Although he cautioned against her purchasing the two years, Mr Lewis did highlight one exception to this. He said it may be worth getting your wallet out “if you can buy these years really, really cheaply”. He explained: “If any of these are part years, where you’ve almost got all the contributions you need to get a year but you’re not quite there. It is binary.
“I know people who have been able to buy part years for £15. Normally a full year is going to cost you around £900, but if you could buy a part year for £15, £20 or maybe even £50. Even at your age, just in case something happens in future as you can only buy back a certain amount, you can only buy back six years, I would be tempted just to do it just on the off chance I might need it in the future.”

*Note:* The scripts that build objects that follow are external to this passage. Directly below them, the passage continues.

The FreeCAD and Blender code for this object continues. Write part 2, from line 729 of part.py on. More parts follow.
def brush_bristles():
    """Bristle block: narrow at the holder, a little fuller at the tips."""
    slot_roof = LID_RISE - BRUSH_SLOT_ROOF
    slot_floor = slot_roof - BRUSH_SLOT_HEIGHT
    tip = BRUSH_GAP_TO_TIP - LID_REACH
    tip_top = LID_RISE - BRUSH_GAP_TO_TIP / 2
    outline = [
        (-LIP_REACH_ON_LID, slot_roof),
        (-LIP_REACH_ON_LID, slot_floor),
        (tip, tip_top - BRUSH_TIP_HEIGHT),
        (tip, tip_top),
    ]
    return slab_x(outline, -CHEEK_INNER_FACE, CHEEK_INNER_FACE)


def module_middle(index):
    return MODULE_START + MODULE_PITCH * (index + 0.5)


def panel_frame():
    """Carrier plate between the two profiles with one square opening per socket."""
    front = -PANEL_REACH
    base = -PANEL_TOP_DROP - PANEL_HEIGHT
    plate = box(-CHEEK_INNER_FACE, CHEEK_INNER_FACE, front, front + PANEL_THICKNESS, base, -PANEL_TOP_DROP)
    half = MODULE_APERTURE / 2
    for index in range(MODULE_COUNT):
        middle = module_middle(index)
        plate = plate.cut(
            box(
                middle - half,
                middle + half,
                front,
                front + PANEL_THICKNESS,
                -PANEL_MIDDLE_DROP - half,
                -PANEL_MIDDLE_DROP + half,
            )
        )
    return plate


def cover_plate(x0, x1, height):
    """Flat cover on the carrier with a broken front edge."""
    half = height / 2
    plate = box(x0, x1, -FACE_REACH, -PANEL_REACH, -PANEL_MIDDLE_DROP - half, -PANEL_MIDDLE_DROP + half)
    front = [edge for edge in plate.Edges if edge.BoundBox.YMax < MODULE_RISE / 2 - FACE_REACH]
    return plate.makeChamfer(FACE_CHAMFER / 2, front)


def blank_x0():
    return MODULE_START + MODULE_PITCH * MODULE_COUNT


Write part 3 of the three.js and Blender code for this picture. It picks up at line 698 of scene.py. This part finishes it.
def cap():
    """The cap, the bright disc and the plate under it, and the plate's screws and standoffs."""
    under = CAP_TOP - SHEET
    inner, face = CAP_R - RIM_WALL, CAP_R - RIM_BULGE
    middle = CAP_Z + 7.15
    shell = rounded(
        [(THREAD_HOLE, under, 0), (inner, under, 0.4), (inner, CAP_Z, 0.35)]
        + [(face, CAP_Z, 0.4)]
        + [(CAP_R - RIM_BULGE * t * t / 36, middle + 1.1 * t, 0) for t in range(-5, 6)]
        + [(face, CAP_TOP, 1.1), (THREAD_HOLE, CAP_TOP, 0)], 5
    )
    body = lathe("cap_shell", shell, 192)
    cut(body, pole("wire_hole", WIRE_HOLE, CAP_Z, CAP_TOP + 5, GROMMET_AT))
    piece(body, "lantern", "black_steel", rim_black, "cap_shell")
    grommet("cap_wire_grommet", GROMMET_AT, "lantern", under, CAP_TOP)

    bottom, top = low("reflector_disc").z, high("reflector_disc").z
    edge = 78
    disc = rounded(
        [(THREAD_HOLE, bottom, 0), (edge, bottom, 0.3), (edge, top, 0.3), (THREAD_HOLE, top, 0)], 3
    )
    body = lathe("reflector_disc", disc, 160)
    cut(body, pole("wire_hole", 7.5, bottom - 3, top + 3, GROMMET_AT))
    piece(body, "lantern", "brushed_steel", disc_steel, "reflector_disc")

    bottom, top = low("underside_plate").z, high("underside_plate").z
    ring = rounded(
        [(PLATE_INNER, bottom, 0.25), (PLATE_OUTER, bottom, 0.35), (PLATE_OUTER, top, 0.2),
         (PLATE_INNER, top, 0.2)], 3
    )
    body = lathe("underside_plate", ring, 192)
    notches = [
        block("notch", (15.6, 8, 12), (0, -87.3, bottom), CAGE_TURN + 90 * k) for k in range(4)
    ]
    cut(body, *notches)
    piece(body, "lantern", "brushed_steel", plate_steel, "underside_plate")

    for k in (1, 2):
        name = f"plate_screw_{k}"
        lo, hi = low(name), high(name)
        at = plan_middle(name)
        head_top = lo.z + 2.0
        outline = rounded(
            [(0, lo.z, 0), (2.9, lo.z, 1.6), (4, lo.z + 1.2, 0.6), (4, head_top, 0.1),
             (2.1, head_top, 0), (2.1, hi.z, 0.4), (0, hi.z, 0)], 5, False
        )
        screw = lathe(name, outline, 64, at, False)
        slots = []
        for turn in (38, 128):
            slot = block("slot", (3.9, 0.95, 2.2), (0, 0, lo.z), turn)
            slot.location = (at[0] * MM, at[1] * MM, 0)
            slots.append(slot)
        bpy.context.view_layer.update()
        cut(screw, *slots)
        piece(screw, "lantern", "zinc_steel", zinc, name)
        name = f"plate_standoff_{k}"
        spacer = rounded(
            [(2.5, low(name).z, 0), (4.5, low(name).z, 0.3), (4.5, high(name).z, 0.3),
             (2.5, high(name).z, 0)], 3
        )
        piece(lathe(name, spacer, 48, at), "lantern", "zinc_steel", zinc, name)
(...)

Means testing the state pension
In contrast, Mr Lewis said that given her age and the possibility the state pension system may undergo changes, if she would need to pay for a full year, it might not prove worthwhile, given the system could be changed. He explained: “You are so young at 36 for doing this.
“There are a lot of risks that you are just going to buying money, throwing it away. There are big risks for you that the state pension might become means tested once you’re older.
“We don’t know that. I don’t think that’s going to happen imminently, I don’t think it’s going to happen for people who are retiring now, but you’re talking about retiring in 30 to 35 years, and who knows what will be happening to state pensioners in the UK in 30 to 35 years. So there are a lot of risks in doing it now.”
Changes to how you access the state pension are already under way. The state pension age is increasing gradually from 66 to 67 between April 2026 and April 2028. Legislation is also in place for it to increase from 67 to 68 between April 2044 and 2046.
Another thing that could change is the triple lock. as this may be replaced with a less generous annual increase measure. Labour has pledged to maintain the policy for the duration of this Parliament, meaning it will remain in place for the next few years.